## start
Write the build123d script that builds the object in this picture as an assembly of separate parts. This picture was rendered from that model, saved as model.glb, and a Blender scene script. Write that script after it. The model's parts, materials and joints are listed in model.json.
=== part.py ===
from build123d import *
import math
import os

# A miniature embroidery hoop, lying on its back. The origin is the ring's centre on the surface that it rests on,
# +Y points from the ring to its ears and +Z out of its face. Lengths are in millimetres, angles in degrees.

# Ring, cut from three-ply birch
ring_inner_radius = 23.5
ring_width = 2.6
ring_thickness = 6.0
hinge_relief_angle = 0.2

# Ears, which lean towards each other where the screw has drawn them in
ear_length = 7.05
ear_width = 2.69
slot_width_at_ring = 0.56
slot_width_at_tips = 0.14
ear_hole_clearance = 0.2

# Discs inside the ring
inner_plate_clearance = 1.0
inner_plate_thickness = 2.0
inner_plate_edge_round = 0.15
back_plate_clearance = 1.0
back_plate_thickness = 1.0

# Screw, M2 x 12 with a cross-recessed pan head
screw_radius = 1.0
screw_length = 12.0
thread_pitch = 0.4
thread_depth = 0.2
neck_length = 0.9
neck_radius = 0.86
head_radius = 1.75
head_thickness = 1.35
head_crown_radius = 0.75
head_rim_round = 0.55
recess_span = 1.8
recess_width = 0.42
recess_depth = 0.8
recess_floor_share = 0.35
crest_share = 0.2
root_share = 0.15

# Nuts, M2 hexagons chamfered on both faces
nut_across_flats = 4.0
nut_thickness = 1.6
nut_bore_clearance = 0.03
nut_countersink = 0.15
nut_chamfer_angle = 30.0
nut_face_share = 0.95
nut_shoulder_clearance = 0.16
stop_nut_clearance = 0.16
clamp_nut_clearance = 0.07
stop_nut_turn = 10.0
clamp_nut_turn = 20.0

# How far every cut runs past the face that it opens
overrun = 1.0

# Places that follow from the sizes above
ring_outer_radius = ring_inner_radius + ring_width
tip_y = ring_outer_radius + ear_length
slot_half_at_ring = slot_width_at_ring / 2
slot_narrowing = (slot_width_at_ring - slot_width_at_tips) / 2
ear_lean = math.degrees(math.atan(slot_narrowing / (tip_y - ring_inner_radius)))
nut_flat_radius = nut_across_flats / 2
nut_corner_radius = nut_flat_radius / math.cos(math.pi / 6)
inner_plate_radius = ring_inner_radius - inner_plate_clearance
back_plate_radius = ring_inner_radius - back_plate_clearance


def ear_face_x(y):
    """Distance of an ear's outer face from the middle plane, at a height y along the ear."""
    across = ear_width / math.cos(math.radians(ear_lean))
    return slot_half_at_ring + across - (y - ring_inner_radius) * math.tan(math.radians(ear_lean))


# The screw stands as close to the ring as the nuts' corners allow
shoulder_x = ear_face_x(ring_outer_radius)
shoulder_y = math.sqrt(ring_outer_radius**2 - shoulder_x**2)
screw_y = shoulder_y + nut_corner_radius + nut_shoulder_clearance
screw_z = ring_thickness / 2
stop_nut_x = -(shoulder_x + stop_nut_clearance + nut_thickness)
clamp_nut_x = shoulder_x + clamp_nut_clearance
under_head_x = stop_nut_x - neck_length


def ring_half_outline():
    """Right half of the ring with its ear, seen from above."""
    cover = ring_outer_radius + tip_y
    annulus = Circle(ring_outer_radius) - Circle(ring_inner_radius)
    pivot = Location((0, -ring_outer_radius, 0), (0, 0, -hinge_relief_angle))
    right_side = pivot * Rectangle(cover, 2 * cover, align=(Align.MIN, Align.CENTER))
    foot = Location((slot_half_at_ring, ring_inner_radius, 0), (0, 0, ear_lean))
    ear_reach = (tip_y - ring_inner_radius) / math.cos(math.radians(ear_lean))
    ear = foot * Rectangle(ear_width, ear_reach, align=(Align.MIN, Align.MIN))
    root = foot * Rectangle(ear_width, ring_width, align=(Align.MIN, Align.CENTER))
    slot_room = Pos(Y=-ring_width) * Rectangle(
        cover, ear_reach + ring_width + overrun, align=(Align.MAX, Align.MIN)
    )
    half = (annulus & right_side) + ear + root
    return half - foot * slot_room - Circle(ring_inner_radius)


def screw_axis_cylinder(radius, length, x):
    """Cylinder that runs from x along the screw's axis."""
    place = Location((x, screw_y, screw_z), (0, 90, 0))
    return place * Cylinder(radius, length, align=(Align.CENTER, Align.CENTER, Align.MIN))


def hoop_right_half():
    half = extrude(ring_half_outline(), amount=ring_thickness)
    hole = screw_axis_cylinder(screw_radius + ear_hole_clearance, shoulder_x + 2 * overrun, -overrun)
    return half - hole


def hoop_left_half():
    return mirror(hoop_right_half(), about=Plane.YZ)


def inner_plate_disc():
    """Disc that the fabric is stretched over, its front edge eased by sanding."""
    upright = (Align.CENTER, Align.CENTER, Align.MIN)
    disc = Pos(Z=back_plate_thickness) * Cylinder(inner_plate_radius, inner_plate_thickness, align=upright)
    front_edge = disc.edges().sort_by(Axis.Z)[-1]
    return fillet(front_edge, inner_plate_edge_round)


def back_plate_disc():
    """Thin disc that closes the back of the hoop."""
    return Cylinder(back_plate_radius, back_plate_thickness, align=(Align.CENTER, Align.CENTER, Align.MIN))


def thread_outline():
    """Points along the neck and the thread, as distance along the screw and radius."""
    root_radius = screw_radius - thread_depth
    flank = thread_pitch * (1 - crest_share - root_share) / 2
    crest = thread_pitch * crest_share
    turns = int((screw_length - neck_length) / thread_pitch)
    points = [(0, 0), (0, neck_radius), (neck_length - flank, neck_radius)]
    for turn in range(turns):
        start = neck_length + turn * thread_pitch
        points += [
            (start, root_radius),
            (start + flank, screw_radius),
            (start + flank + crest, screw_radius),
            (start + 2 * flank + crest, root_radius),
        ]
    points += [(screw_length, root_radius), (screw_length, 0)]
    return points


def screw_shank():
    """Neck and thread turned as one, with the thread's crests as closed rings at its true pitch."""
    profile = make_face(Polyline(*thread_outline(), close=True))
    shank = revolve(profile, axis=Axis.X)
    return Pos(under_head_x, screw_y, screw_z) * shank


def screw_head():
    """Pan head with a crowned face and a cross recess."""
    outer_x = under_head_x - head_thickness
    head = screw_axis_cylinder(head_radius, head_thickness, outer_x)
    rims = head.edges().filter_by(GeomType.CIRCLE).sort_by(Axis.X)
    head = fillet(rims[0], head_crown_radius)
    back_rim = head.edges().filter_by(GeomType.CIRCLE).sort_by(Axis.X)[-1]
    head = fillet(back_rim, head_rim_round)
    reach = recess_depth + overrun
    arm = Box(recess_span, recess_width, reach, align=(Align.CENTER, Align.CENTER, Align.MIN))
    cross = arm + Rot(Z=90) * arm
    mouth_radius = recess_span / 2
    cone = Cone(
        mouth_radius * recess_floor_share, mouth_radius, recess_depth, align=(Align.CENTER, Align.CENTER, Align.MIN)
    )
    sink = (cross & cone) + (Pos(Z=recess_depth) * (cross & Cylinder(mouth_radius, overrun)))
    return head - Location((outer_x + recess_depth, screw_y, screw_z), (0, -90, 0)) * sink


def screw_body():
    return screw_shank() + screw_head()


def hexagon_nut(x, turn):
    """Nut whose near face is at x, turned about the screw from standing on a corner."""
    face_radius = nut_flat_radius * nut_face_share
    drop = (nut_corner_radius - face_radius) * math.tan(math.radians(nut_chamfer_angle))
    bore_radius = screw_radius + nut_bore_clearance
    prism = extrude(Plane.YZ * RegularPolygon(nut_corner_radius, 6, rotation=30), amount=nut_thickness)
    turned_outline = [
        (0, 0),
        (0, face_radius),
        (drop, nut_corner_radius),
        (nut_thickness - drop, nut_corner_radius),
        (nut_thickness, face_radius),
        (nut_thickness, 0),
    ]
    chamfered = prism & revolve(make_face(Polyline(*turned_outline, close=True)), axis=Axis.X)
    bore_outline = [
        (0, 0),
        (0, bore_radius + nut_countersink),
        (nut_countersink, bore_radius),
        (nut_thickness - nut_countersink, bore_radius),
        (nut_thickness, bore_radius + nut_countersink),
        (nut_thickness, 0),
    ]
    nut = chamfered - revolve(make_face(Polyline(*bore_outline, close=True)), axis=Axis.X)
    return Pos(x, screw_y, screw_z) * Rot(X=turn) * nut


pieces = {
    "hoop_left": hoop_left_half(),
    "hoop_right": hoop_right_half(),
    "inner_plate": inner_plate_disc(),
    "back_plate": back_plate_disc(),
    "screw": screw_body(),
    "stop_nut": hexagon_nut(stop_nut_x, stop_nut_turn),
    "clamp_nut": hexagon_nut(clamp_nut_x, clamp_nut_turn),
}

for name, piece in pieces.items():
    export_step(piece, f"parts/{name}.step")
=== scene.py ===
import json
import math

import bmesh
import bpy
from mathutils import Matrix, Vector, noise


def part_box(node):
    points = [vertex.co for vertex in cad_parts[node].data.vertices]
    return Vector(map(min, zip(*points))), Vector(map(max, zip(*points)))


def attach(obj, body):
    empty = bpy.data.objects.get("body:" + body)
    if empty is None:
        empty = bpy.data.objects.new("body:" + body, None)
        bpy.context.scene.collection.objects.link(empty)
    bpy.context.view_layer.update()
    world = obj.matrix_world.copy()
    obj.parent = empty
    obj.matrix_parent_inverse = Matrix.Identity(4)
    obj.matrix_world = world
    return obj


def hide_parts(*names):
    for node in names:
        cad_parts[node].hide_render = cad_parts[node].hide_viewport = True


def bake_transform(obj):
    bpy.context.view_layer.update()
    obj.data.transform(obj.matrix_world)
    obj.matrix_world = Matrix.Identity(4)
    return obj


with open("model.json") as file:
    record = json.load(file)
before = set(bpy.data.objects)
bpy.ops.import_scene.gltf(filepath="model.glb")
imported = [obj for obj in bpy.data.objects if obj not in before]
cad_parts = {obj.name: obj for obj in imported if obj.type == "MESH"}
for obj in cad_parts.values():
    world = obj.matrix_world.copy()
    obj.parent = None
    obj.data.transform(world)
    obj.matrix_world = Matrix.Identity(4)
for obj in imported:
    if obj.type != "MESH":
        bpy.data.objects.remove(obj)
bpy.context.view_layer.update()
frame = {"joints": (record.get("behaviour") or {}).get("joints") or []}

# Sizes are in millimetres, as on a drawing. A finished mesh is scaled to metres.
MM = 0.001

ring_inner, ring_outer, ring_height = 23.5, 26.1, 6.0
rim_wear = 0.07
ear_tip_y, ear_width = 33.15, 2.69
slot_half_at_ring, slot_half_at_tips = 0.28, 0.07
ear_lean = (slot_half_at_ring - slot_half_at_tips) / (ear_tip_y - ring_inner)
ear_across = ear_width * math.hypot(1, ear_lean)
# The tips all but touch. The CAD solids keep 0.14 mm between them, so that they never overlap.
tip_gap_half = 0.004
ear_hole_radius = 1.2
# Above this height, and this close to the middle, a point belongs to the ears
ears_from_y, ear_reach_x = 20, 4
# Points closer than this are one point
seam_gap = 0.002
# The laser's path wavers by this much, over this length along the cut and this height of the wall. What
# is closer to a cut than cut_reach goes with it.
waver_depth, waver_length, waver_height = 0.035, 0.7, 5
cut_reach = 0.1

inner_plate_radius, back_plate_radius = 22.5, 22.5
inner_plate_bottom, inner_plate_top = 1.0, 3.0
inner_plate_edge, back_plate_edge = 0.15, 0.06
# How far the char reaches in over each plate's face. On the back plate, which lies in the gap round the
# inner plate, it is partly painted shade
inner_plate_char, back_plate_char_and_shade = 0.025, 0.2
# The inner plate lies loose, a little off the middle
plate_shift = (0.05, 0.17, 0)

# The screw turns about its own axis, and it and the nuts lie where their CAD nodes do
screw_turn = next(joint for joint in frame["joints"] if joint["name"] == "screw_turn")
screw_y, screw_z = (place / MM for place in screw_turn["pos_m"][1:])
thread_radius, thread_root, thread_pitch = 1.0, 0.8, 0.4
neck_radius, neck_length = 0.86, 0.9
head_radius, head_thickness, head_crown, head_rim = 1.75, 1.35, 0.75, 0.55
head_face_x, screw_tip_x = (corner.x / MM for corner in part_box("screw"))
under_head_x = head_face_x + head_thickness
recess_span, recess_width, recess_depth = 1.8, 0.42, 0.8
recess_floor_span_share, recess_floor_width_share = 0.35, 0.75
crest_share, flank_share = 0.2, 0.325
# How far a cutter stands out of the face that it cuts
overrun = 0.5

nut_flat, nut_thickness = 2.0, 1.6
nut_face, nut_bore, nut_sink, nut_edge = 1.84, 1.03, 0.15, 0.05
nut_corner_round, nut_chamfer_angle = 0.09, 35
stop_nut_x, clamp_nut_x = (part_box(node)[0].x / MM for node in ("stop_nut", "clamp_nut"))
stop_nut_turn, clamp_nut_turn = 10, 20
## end
## start
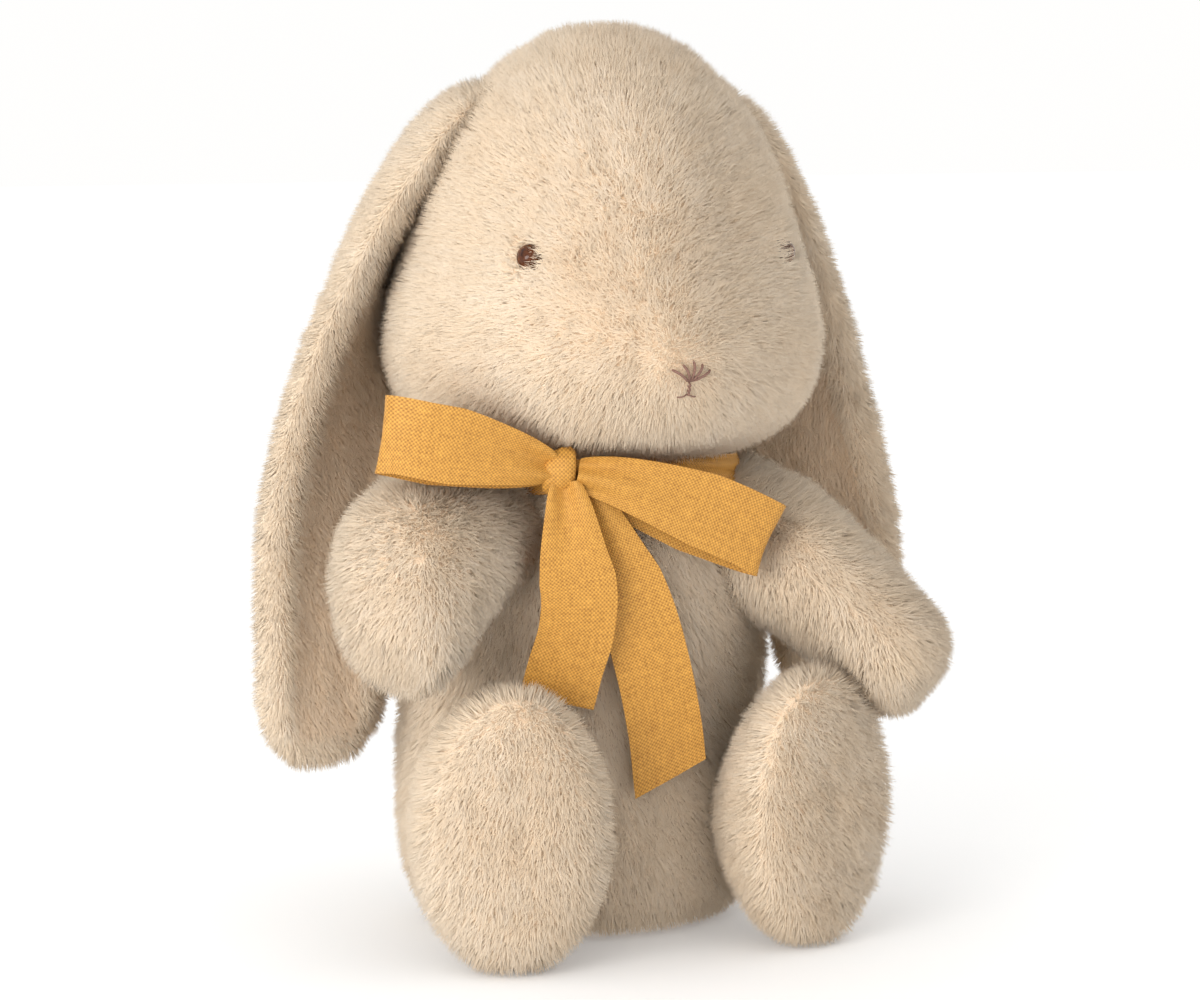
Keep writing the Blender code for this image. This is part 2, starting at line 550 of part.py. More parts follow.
## end
## start
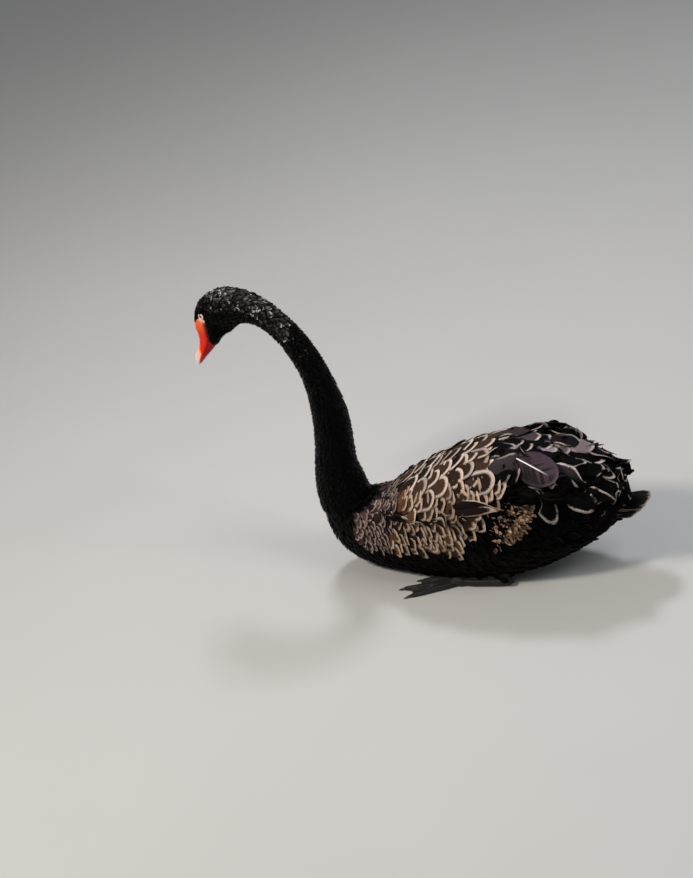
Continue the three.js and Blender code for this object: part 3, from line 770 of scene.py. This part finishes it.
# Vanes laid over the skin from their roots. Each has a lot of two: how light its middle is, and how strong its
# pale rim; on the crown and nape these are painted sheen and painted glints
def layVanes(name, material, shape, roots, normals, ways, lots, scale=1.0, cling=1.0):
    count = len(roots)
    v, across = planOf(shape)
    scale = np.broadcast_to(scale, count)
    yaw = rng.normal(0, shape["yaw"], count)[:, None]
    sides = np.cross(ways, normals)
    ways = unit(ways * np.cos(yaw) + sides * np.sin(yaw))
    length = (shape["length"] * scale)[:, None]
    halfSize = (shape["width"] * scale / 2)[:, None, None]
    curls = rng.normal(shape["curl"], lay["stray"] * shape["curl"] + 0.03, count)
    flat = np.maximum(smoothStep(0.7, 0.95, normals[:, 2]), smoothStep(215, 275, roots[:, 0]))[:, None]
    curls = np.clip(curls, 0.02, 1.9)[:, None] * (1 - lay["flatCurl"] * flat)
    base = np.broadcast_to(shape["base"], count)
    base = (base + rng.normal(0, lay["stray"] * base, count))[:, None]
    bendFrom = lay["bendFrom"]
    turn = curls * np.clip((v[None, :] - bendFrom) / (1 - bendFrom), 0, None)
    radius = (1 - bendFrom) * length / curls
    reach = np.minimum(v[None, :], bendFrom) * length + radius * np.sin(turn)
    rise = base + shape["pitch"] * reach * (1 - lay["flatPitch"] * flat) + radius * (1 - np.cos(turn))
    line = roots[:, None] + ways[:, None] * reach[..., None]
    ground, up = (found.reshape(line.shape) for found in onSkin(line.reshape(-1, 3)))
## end
» REQUIREMENTS: Print the lines from the line with "return Pos(x, screw_y, screw_z)" to the line with "if empty is" exactly, and print nothing else. Both of those lines are included.

» WRITTEN REPLY:
    return Pos(x, screw_y, screw_z) * Rot(X=turn) * nut


pieces = {
    "hoop_left": hoop_left_half(),
    "hoop_right": hoop_right_half(),
    "inner_plate": inner_plate_disc(),
    "back_plate": back_plate_disc(),
    "screw": screw_body(),
    "stop_nut": hexagon_nut(stop_nut_x, stop_nut_turn),
    "clamp_nut": hexagon_nut(clamp_nut_x, clamp_nut_turn),
}

for name, piece in pieces.items():
    export_step(piece, f"parts/{name}.step")
=== scene.py ===
import json
import math

import bmesh
import bpy
from mathutils import Matrix, Vector, noise


def part_box(node):
    points = [vertex.co for vertex in cad_parts[node].data.vertices]
    return Vector(map(min, zip(*points))), Vector(map(max, zip(*points)))


def attach(obj, body):
    empty = bpy.data.objects.get("body:" + body)
    if empty is None:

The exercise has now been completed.